Fenjin He and Zuojun Lin: The Chinese-American photographers were killed when they got too close to the Norfolk Southern train they were shooting in Pennsylvania.

Then there was the high school girl’s volleyball team in Nebraska who chose one of the busiest rail lines around for their team photo. Luckily, this photo shoot did not end in tragedy. An employee with Union Pacific saw what was going on and called it in. Trains were stopped and officials were dispatched to the scene. Helping arrange the shoot with the coach of the team was the owner and editor of the local newspaper. Apparently this was not the first time they had done tis. The tracks in that area see fifty trains a day according to Union Pacific.

The interesting thing I found while doing admittedly non-scientific research was that more photographers are killed on railroad tracks than people posing on them. I say this because there is a big push on Facebook and other social media to get folks to stop doing portrait sessions on railroad tracks. And that’s a good campaign. But most of what I found on Google indicates that photographers there shooting trains are just as likely to be killed as are models in portrait sessions. Sometimes we as railfans think we know when trains will run or assume that we’ll hear them coming, but time and time, people with cameras in their hands prove these notions wrong.

According to Operation Lifesaver, a non profit organization dedicated to safety around railroads, there were 915 trespassing causalities in 2014. Of these, 501 were fatal. At some level, these numbers seem low. But then I looked up the total number of deaths from airline accidents and found that 451 people died in planes crashes. So more people get hit and killed by trains than die in plane crashes. (Source: NTSB)

Interestingly, National Safety Council (NSC) data indicates that train passenger deaths are extremely rare, even more than airline deaths. But you hear about them on the national news every time they happen and they stay etched in your mind for months after. Additionally, shark attack deaths are almost non-existent. There were three reported deaths worldwide in 2014. But the media plays up every time a shark attacks a tourist, which most times are not fatal at all.

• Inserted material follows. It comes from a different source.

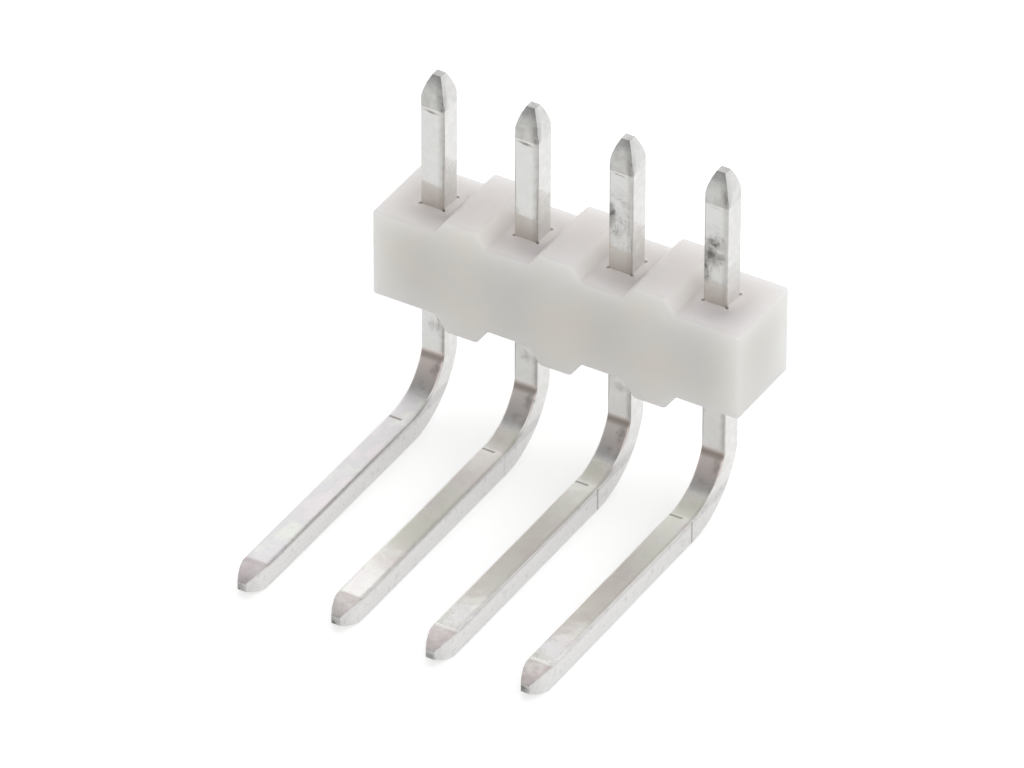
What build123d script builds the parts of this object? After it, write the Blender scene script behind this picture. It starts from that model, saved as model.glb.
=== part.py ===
from build123d import *
from math import cos, radians, sin
import os

# Four-way right-angle pin header: a moulded bar holding four bent square posts.
# Sizes are in millimetres. X runs along the row, the legs point toward -Y and
# the short ends of the posts stand up along +Z. The origin is the middle of the
# row, level with the tops of the upper ribs.

# Row
way_count = 4
pitch = 2.54

# Posts
post_width = 0.64
post_corner_radius = 0.06
short_end_length = 3.23
leg_reach = 8.95
leg_drop = 5.91
inner_bend_radius = 1.50
kink_angle = 24
inner_kink_radius = 0.45

# Coined ends of the posts, each with four sides that curve in to a small flat
taper_length = 0.80
tip_width = 0.22

# Moulded bar
end_margin = 1.14
bar_depth = 2.34
bar_height = 2.40
bar_edge_radius = 0.10

# Ribs across the bar between neighbouring posts
rib_top_width = 0.82
rib_root_width = 1.42
upper_rib_height = 0.38
lower_rib_height = 0.42
rib_crest_radius = 0.12
rib_root_radius = 0.12

# Square holes for the posts, with a small square relief in each corner
hole_clearance = 0.0
relief_width = 0.08

# Values worked out from the sizes above
row_length = (way_count - 1) * pitch
bar_half = row_length / 2 + end_margin
bar_top = -upper_rib_height
bar_bottom = bar_top - bar_height
hole_width = post_width + 2 * hole_clearance
bend_radius = inner_bend_radius + post_width / 2
kink_radius = inner_kink_radius + post_width / 2
post_positions = [index * pitch - row_length / 2 for index in range(way_count)]
rib_positions = [(left + right) / 2 for left, right in zip(post_positions, post_positions[1:])]


def rib_outline(centre, base, height):
    """Four corners of one rib, in order from its left root to its right root."""
    return [
        (centre - rib_root_width / 2, base),
        (centre - rib_top_width / 2, base + height),
        (centre + rib_top_width / 2, base + height),
        (centre + rib_root_width / 2, base),
    ]


def bar_outline():
    """The end-to-end outline of the bar seen from the front, ribs included."""
    points = [(-bar_half, bar_bottom), (-bar_half, bar_top)]
    for centre in rib_positions:
        points += rib_outline(centre, bar_top, upper_rib_height)
    points += [(bar_half, bar_top), (bar_half, bar_bottom)]
    for centre in reversed(rib_positions):
        points += reversed(rib_outline(centre, bar_bottom, -lower_rib_height))
    return points


def round_corners(sketch, belongs, radius):
    """Round the corners of a flat sketch that pass the test given."""
    return fillet([corner for corner in sketch.vertices() if belongs(corner)], radius)


def is_end(corner):
    """True for the four outer corners of the bar."""
    return abs(corner.X) > row_length / 2 + end_margin / 2


def is_crest(corner):
    """True for the corners on the crests of the ribs."""
    above = corner.Y > bar_top + upper_rib_height / 2
    below = corner.Y < bar_bottom - lower_rib_height / 2
    return above or below


def is_root(corner):
    """True for the corners where a rib meets the bar, before they are rounded."""
    return not is_end(corner) and not is_crest(corner)


def housing():
    """The bar with its ribs and one square hole for each post."""
    outline = make_face(Polyline(*bar_outline(), close=True))
    outline = round_corners(outline, is_root, rib_root_radius)
    outline = round_corners(outline, is_crest, rib_crest_radius)
    outline = round_corners(outline, is_end, bar_edge_radius)
    body = extrude(Plane.XZ * outline, amount=bar_depth / 2, both=True)
    rims = body.faces().sort_by(Axis.Y)[0].edges() + body.faces().sort_by(Axis.Y)[-1].edges()
    body = fillet(rims, bar_edge_radius)
    for x in post_positions:
        body -= Pos(x, 0, bar_bottom) * hole()
    return body


def hole():
    """The shape cut for one post: a square bore through the bar with relieved corners."""
    bore = Rectangle(hole_width, hole_width)
    corners = [(sx * hole_width / 2, sy * hole_width / 2) for sx in (-1, 1) for sy in (-1, 1)]
    reliefs = [Pos(x, y) * Rectangle(relief_width, relief_width) for x, y in corners]
    return extrude(bore + reliefs, amount=bar_height)


def wire_section():
    """The cross-section of the drawn wire that the posts are made of."""
    return RectangleRounded(post_width, post_width, post_corner_radius)


def coined_end():
    """The end of the wire as two crossed pairs of curved dies leave it, from its base upward."""
    base = post_width / 2
    tip = tip_width / 2
    left = TangentArc((-base, 0), (-tip, taper_length), tangent=(0, 1))
    right = TangentArc((base, 0), (tip, taper_length), tangent=(0, 1))
    flat = Line((-tip, taper_length), (tip, taper_length))
    profile = make_face(left + flat + right + Line((base, 0), (-base, 0)))
    front = extrude(Plane.XZ * profile, amount=post_width, both=True)
    side = extrude(Plane.YZ * profile, amount=post_width, both=True)
    return extrude(wire_section(), amount=taper_length) & front & side


def bend_path(x):
    """The centre line of one post, from below its short end's taper to before its leg's taper."""
    kink = radians(kink_angle)
    top = Vector(x, 0, short_end_length - taper_length)
    kink_drop = kink_radius * sin(kink)
    kink_run = kink_radius * (1 - cos(kink))
    bend_drop = bend_radius * (1 - sin(kink))
    bend_run = bend_radius * cos(kink)
    kink_start = Vector(x, 0, kink_drop + bend_drop - leg_drop)
    kink_end = kink_start - Vector(0, kink_run, kink_drop)
    bend_end = Vector(x, -kink_run - bend_run, -leg_drop)
    tip = Vector(x, taper_length - leg_reach, -leg_drop)
    upper = Line(top, kink_start)
    first = TangentArc(kink_start, kink_end, tangent=(0, 0, -1))
    second = TangentArc(kink_end, bend_end, tangent=(0, -sin(kink), -cos(kink)))
    return upper + first + second + Line(bend_end, tip)


def post(x):
    """One post: short end, straight through the bar, bend, leg and both coined ends."""
    path = bend_path(x)
    upper = Plane(origin=path @ 0, x_dir=(1, 0, 0), z_dir=(0, 0, 1))
    lower = Plane(origin=path @ 1, x_dir=(1, 0, 0), z_dir=(0, -1, 0))
    body = sweep(upper * wire_section(), path=path)
    return body + upper * coined_end() + lower * coined_end()


os.makedirs("parts", exist_ok=True)
export_step(housing(), "parts/housing.step")
for number, x in enumerate(post_positions, start=1):
    export_step(post(x), f"parts/pin_{number}.step")
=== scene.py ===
import bpy
import math
from mathutils import Matrix, Vector


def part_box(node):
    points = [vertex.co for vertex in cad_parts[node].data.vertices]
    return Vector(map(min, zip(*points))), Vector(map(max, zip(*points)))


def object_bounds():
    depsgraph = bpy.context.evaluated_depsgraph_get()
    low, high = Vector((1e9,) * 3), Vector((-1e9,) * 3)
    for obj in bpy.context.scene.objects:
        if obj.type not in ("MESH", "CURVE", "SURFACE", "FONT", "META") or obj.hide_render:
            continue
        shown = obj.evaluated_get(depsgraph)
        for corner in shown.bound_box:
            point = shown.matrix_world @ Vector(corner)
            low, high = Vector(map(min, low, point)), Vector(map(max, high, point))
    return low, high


# Looks for the right-angle pin header: a moulded nylon bar and tin-plated posts.
# Everything is in metres. Material patterns work in millimetres, because the
# object's own coordinates are scaled by MM before they are used.

MM = 1000.0

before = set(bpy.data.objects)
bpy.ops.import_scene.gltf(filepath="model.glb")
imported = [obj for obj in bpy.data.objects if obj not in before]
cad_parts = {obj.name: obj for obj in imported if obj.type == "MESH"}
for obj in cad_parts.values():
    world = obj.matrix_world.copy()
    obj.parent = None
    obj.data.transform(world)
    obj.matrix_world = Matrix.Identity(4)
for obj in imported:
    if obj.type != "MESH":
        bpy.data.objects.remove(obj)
cad_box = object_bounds()

POSTS = ["pin_1", "pin_2", "pin_3", "pin_4"]
post_boxes = {name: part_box(name) for name in POSTS}
bar_low, bar_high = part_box("housing")
object_low, object_high = cad_box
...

But going back to trespassing deaths on the rails, I have to ask myself why. As said, trains are easy to avoid. Just stay off railroad tracks. But then railroad tracks are often a shortcut for folks on foot. They seem safe because you might see a train every few days or weeks depending on when you go out. Forgetting for a minute that all railroad tracks are private property and that just by being on them you are trespassing, there are also a few things about railroad tracks that need to be addressed –

 It can be hard to tell what tracks are used and what tracks are abandoned just by looking at them. Rust can develop within hours or days on tracks that see regular use while some smaller railroad companies may have lax maintenance of way policy allowing tracks to get overgrown with weeds in some cases.
 Against popular belief, trains are not always loud. When folks say this, I want to yell at them that people are getting hit by trains every day, so they must not all be that loud. In the above case of John Eade, investigators think the sound of the highway traffic near by drowned out the approaching train. But also remember that passenger trains such as Amtrak are by their very nature sleeker, faster and not as loud as freight trains.
 Trains also don’t run on schedules. Just because you see a train passing at a certain time one day doesn't mean it will pass at the same time the next. Even passenger trains can be late. A train can come at any time, day or night, or any track.l
 Even tracks that have not seen trains in many years can start seeing trains again. The Carolina Southern Railroad has not run in four years, but a new company has bought the track and expects to run trains again by the end of the year. Even when the Carolina Southern ran, you wouldn't have been able to tell by the condition of their track. In North Carolina, one section of rail was not used since the 70s or 80s but then opened back up for rail traffic within the last five years and sees regular trains now. These are just two examples near where I live. There are many other cases throughout America where rails have been used again after long being dormant.

When I worked in the media, I had to cover several railroad accidents. I remember one on the CSX in Lancaster when I worked for CN2 News. A man had been walking the tracks at night and was hit by a long freight train on the Atlanta to Hamlet, NC main line. My reporter and I covered it the next day and got there just as officials were wrapping up the scene. One showed us the point of impact and we saw there were still little bits of the man left behind. It was a sobering reminder of what can happen when a train hits a person.

So, really, I don’t need to trot out all these nifty statistics and worst case scenarios. All you have to do is use common sense. Don’t be on railroad tracks, ever.